___ THE DATA ___

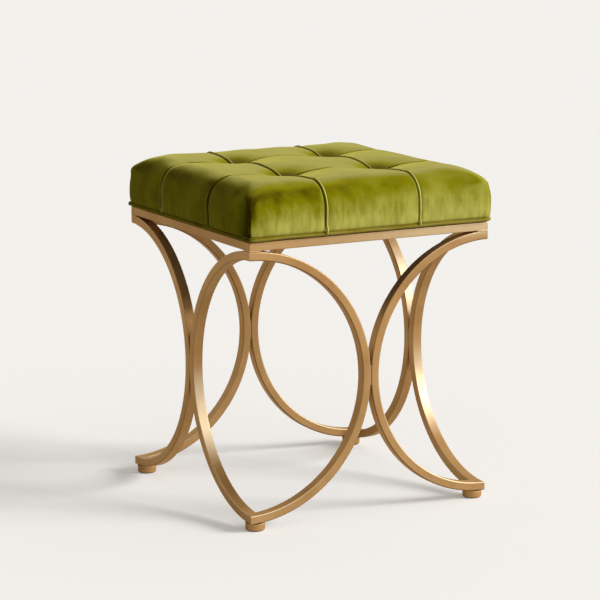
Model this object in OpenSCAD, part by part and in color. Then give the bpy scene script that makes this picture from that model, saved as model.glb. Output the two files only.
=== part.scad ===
// Accent stool: a tufted seat pad on a base of half-circle tubes.
// The front is the -Y side, and the origin is on the floor under the middle of the seat.

/* [Metal base] */
// Outer width and depth of the metal base
frame_w = 388; // [320:1:480]
// Size of the rails and half-circles as seen from their own side
tube_t = 12.7; // [10:0.1:20]
// Depth of the tubes, measured inwards from their own side
tube_d = 16; // [12:0.5:25]
// Wall of the tubes
wall = 1.2; // [0.8:0.1:2.5]
// Rounding along the outer edges of the tubes
edge_r = 1.5; // [0.5:0.1:3]

/* [Welds] */
// Root gap that the weld beads fill
weld_gap = 0.4; // [0.2:0.1:1]
// Height of the bead where two half-circles meet
side_weld_len = 28; // [10:1:50]
// Length of the bead between rail and half-circle, from the corner
corner_weld_len = 18; // [8:1:40]
// How far the ground beads lie below the tube faces
weld_inset = 0.5; // [0.2:0.1:2]

/* [Feet] */
// Height of a foot, from the floor to the lowest point of the tubes
foot_h = 11; // [6:0.5:30]
// Diameter of a foot
foot_dia = 28; // [20:1:40]
// From the two outer faces of the base to a foot's centre
foot_in = 13.5; // [11:0.5:24]
// Rounding of a foot's lower edge
foot_edge_r = 1.5; // [0.5:0.1:3]
// Diameter of the glide under a foot
glide_dia = 24; // [12:1:26]
// Thickness of the glide
glide_t = 2; // [1.5:0.1:4]
// How far the glide stands below the foot
glide_out = 1; // [0.5:0.1:1.4]

/* [Seat fixing] */
// Length of a corner plate along each rail
plate_leg = 48; // [42:1:80]
// Thickness of a corner plate
plate_t = 3; // [2:0.5:6]
// From the inner faces of the rails to the screw
screw_in = 17; // [12:0.5:18]
// Thread diameter of the seat screws
screw_dia = 6; // [4:0.5:8]
// Length of a seat screw under its head
screw_len = 16; // [12:1:18]
// Head diameter of a seat screw
head_dia = 12; // [10:0.5:14]
// Head height of a seat screw
head_h = 3.6; // [2:0.1:5]
// Diameter of a seat screw's washer
washer_dia = 14; // [12.5:0.5:18]
// Thickness of a seat screw's washer
washer_t = 1.2; // [0.8:0.1:2]
// Barrel diameter of a tee nut
nut_dia = 9; // [8.7:0.1:11]
// Barrel length of a tee nut, under its flange
nut_len = 9; // [5:0.5:10]
// Flange diameter of a tee nut
flange_dia = 19; // [14:0.5:24]
// Flange thickness of a tee nut
flange_t = 1.6; // [1:0.1:2.5]

/* [Seat board] */
// Thickness of the plywood board
board_t = 12; // [12:0.5:20]
// How far the board stays inside the base's outer faces
board_in = 3.4; // [2:0.1:12]
// Corner rounding of the board
board_r = 20; // [16:1:30]
// Thickness of the dust cover
dust_t = 0.8; // [0.4:0.1:2]
// How far the dust cover stays inside the base's outer faces
dust_in = 8; // [4:0.5:14]

/* [Cushion] */
// Height from the top of the rails to the crown
cushion_h = 81.5; // [65:0.5:120]
// How far the cushion's sides stand out past the metal base
overhang = 8; // [4:0.5:20]
// How far the sides draw in again at the bottom
draw_in = 6; // [2:0.5:7]
// Radius of the roll from the sides to the top
roll_r = 46; // [30:1:50]
// Corner rounding of the sides, seen from above
corner_r = 14; // [8:1:16]
// Thickness of the velvet cover with its backing
cover_t = 1.5; // [1:0.1:2]
// Thickness of the hem turned under the board
hem_t = 1.2; // [0.8:0.1:2]
// Width of the hem turned under the board
hem_w = 22; // [15:1:26]
// Rise of the middle of the seat above its edges
dome = 2; // [0:0.5:8]
// Diameter of the welt round the bottom
welt_dia = 6; // [4:0.5:8]
// Radius of the welt's corners
welt_r = 12; // [8:1:16]

/* [Tufting] */
// From one tuft to the next, which is also the width of the middle panels
tuft_pitch = 152; // [120:1:170]
// Depth of a tuft below the crown
tuft_depth = 20; // [8:1:30]
// How quickly the top rises away from a tuft
tuft_reach = 23; // [12:1:35]
// Depth of the sewn channels
seam_depth = 3.5; // [1:0.5:6]
// From a channel to where its panel is full
seam_reach = 25; // [16:1:35]
// Diameter of the twine that holds a tuft down
twine_dia = 2; // [1:0.1:3]
// Diameter of the washer that the twine is tied to
tie_washer_dia = 16; // [10:1:30]
// Thickness of the washer that the twine is tied to
tie_washer_t = 1; // [0.5:0.1:1.1]

/* [Clearances] */
// Between a seated piece and the curve that it seats on
seat_gap = 0.3; // [0.1:0.05:0.6]
// Round the shank of a screw in a drilled hole
hole_gap = 0.3; // [0.2:0.1:0.6]
// Between a thread and its nut, drawn as plain cylinders
thread_gap = 0.05; // [0.02:0.01:0.1]

/* [Hidden] */
$fn = 96;

// Heights of the stack, from the floor up
half_w = frame_w / 2;
arc_z = foot_h + seat_gap + half_w;
rail_z = arc_z + half_w + weld_gap;
rail_top = rail_z + tube_t;
hem_z = rail_top + dust_t;
board_z = hem_z + hem_t;
board_top = board_z + board_t;
crown_z = rail_top + cushion_h;

// The centre of each half-circle lies half a root gap outside its corner
arc_x = half_w + weld_gap / 2;

// Half widths, seen from above
board_half = half_w - board_in;
dust_half = half_w - dust_in;
plate_corner = half_w - tube_d;
screw_xy = plate_corner - screw_in;
tuft_xy = tuft_pitch / 2;
foot_xy = half_w - foot_in;

// Colours
gold = [0.74, 0.58, 0.38];
weld_gold = [0.70, 0.54, 0.34];
nylon = [0.16, 0.15, 0.14];
zinc = [0.72, 0.73, 0.75];
plywood = [0.80, 0.66, 0.45];
black_cloth = [0.10, 0.10, 0.11];
foam_yellow = [0.93, 0.88, 0.68];
velvet = [0.48, 0.48, 0.10];
velvet_edge = [0.42, 0.42, 0.08];
twine = [0.88, 0.86, 0.78];

// A rectangle with round corners, made of squares and true circles
module rounded_rect(w, h, r) {
    translate([r, 0]) square([w - 2 * r, h]);
    translate([0, r]) square([w, h - 2 * r]);
    for (x = [r, w - r], y = [r, h - r])
        translate([x, y]) circle(r);
}

// The tube's wall, along x and y from its outer corner
module tube_section(w, h) {
    difference() {
        rounded_rect(w, h, edge_r);
        translate([wall, wall]) square([w - 2 * wall, h - 2 * wall]);
    }
}

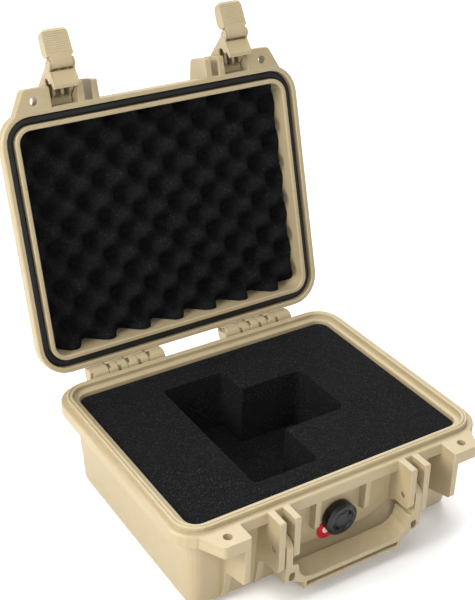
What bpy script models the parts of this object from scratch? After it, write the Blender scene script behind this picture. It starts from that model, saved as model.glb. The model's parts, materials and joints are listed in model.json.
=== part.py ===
"""Hard equipment case: moulded base and lid, foam set, two lever latches, folding handle and valve.

Frame: metres, +Z up, the front (latches and handle) towards -Y, origin at the centre of the underside.
The lid stands open on its hinge, the latches stand open on the lid and the handle hangs down.
Lid, latch and handle pieces are drawn closed, around their own axis, and turned by the empty they
hang from.
"""
import math

import bmesh
import bpy
from mathutils import Matrix, Vector

MM = 0.001

# Driving sizes, millimetres.
BASE_HEIGHT = 80.0
LID_HEIGHT = 44.0
OPENING_X = 120.2
OPENING_Y = 91.7
OPENING_RADIUS = 10.2
FLANGE_OUT = 14.8
FLANGE_BAND = 10.0
WALL_OUT = 3.3
FLOOR = 3.5
PARTING_GAP = 0.3

HINGE_Y = 113.7
HINGE_Z = BASE_HEIGHT - 2.3
HINGE_PIN_R = 2.4
KNUCKLE_R = 6.8
KNUCKLE_WINDOW = 2.8
BASE_KNUCKLES = ((82.0, 98.0), (64.5, 73.0), (45.0, 54.5))
LID_KNUCKLES = ((73.5, 81.5), (55.0, 64.0), (30.0, 44.5))
LID_OPEN_DEG = 105.0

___

INSTRUCTION: Begin with the line containing "What bpy script", end with the line containing "handle and valve.", and transcribe exactly every line in that span, with nothing added.

OUTPUT BELOW:
What bpy script models the parts of this object from scratch? After it, write the Blender scene script behind this picture. It starts from that model, saved as model.glb. The model's parts, materials and joints are listed in model.json.
=== part.py ===
"""Hard equipment case: moulded base and lid, foam set, two lever latches, folding handle and valve.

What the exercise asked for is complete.